*Recorded data*.

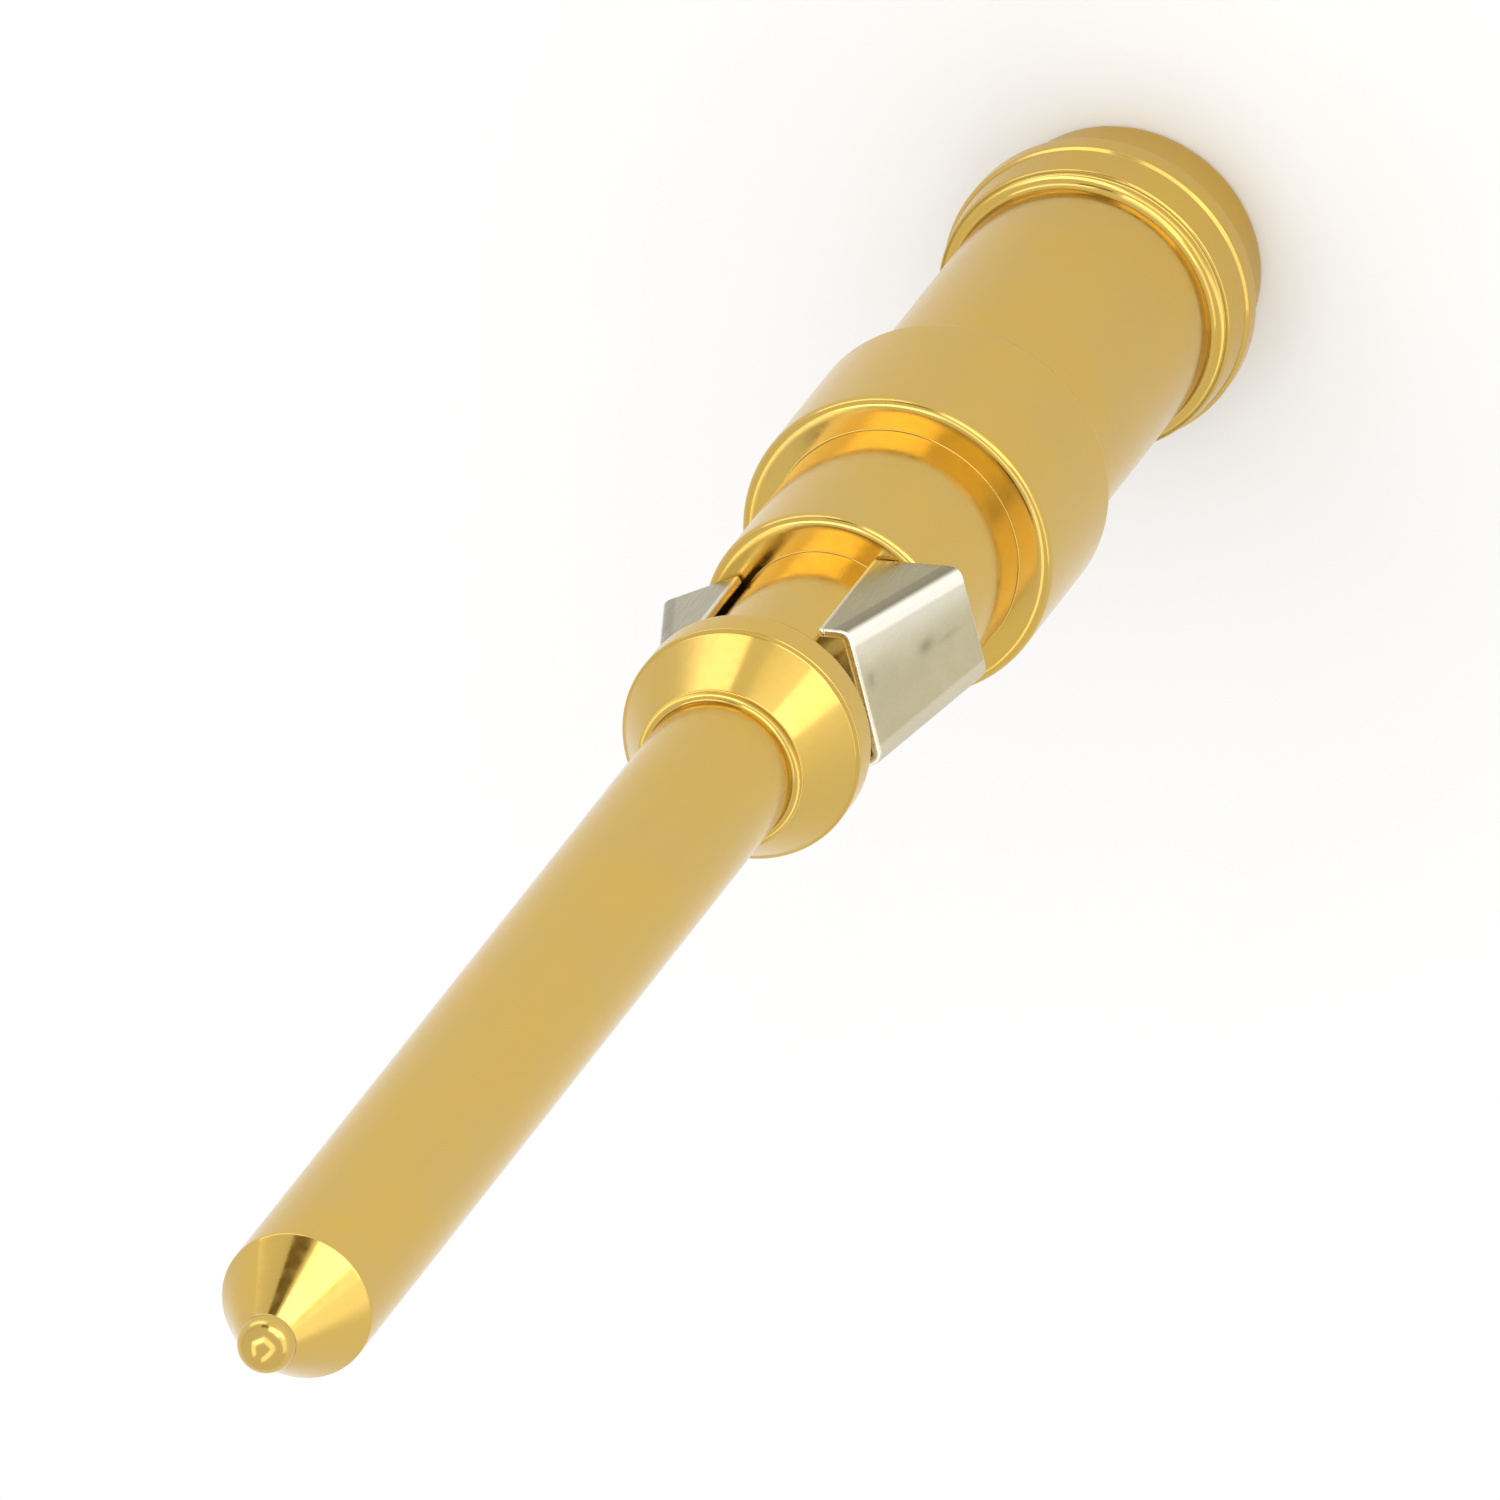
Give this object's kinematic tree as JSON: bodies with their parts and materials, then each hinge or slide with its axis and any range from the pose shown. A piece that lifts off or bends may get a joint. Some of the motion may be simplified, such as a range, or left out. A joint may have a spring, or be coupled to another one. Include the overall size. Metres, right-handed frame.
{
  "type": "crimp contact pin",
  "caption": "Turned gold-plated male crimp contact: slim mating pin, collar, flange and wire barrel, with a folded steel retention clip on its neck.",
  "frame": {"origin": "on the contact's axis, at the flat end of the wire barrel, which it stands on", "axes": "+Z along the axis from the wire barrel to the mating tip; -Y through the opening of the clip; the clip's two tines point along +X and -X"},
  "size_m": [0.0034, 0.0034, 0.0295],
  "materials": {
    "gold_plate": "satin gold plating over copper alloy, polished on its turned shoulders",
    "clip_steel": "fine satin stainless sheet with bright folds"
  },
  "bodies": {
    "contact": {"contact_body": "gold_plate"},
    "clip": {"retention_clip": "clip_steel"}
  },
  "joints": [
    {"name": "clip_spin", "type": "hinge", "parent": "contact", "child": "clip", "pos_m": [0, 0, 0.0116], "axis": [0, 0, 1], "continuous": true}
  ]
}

*Stated goal*. Write every line of the material above again, exactly.

*Exercise output*.
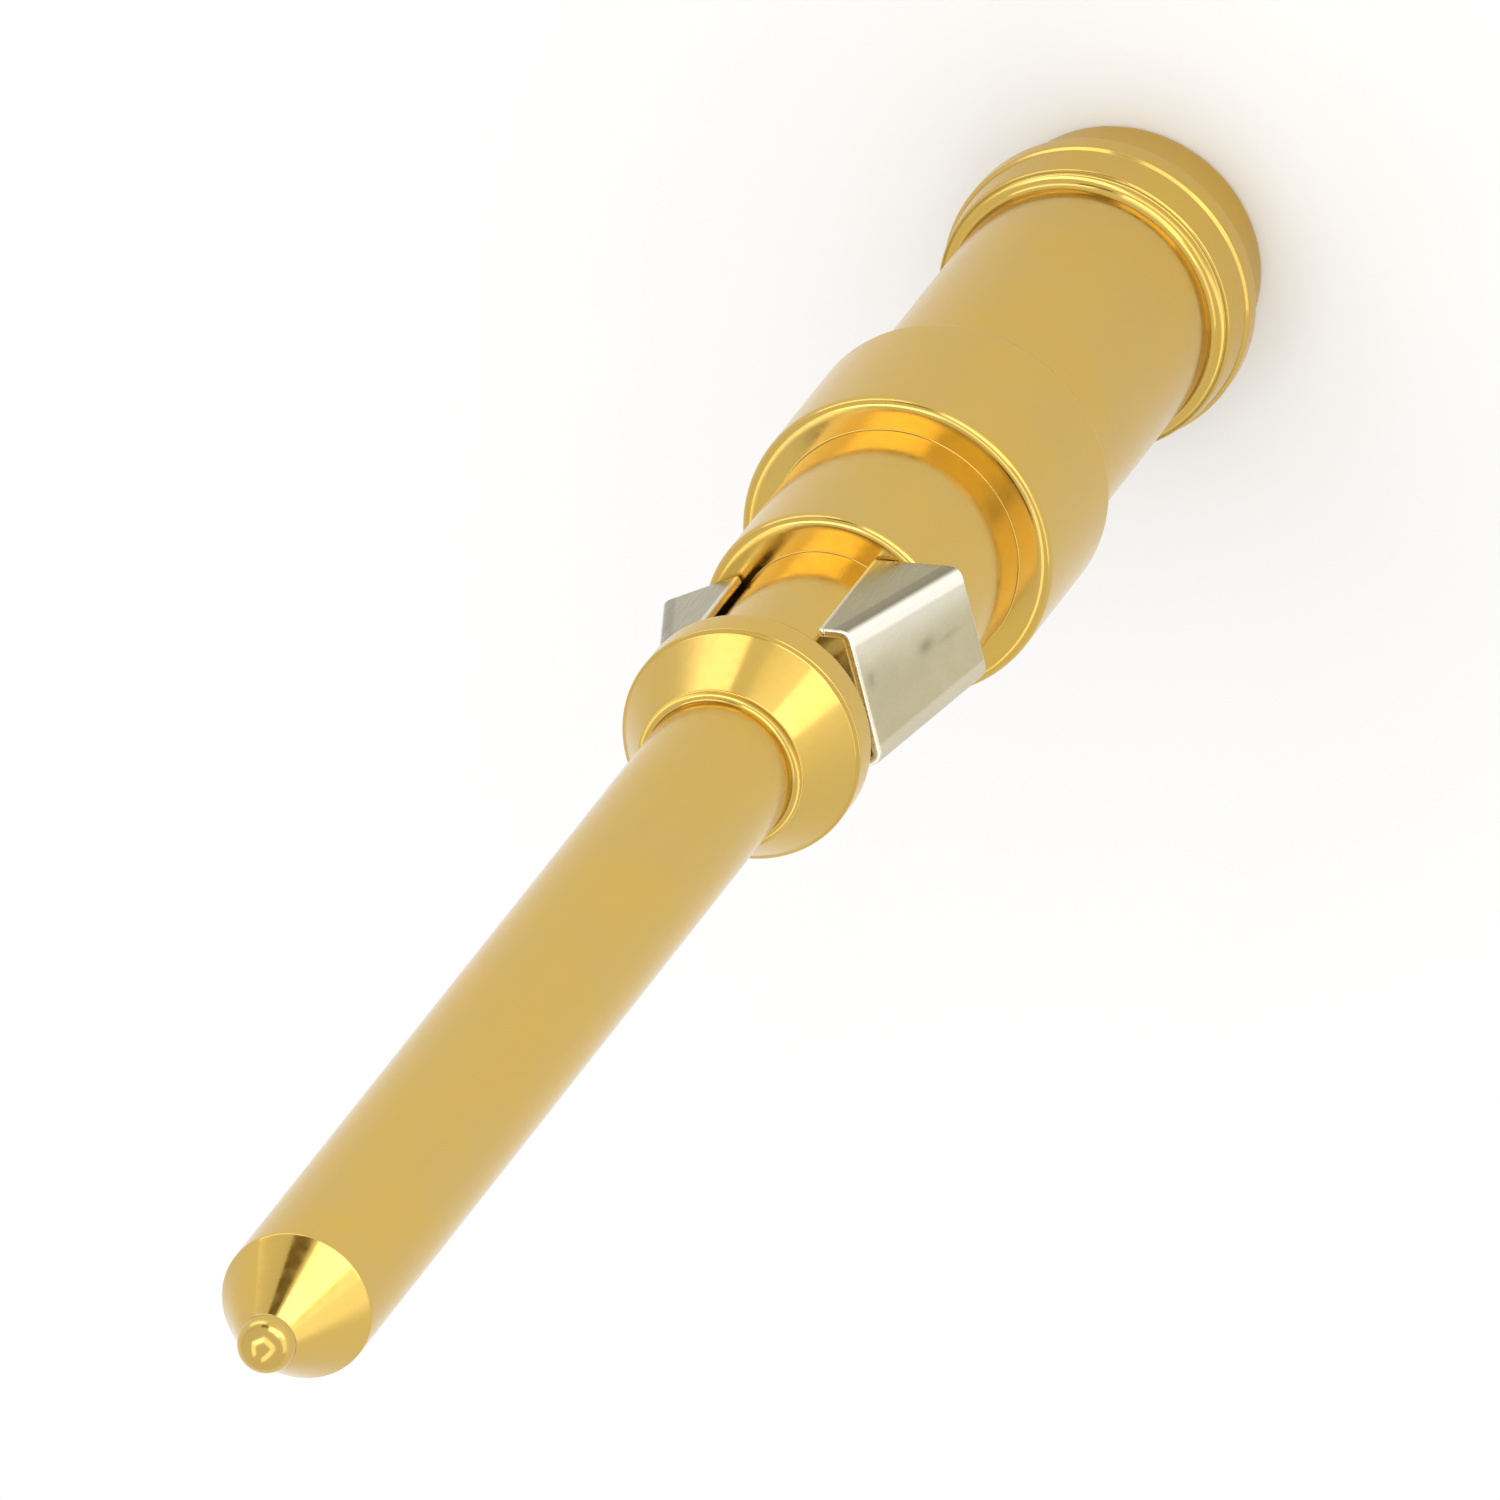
Give this object's kinematic tree as JSON: bodies with their parts and materials, then each hinge or slide with its axis and any range from the pose shown. A piece that lifts off or bends may get a joint. Some of the motion may be simplified, such as a range, or left out. A joint may have a spring, or be coupled to another one. Include the overall size. Metres, right-handed frame.
{
  "type": "crimp contact pin",
  "caption": "Turned gold-plated male crimp contact: slim mating pin, collar, flange and wire barrel, with a folded steel retention clip on its neck.",
  "frame": {"origin": "on the contact's axis, at the flat end of the wire barrel, which it stands on", "axes": "+Z along the axis from the wire barrel to the mating tip; -Y through the opening of the clip; the clip's two tines point along +X and -X"},
  "size_m": [0.0034, 0.0034, 0.0295],
  "materials": {
    "gold_plate": "satin gold plating over copper alloy, polished on its turned shoulders",
    "clip_steel": "fine satin stainless sheet with bright folds"
  },
  "bodies": {
    "contact": {"contact_body": "gold_plate"},
    "clip": {"retention_clip": "clip_steel"}
  },
  "joints": [
    {"name": "clip_spin", "type": "hinge", "parent": "contact", "child": "clip", "pos_m": [0, 0, 0.0116], "axis": [0, 0, 1], "continuous": true}
  ]
}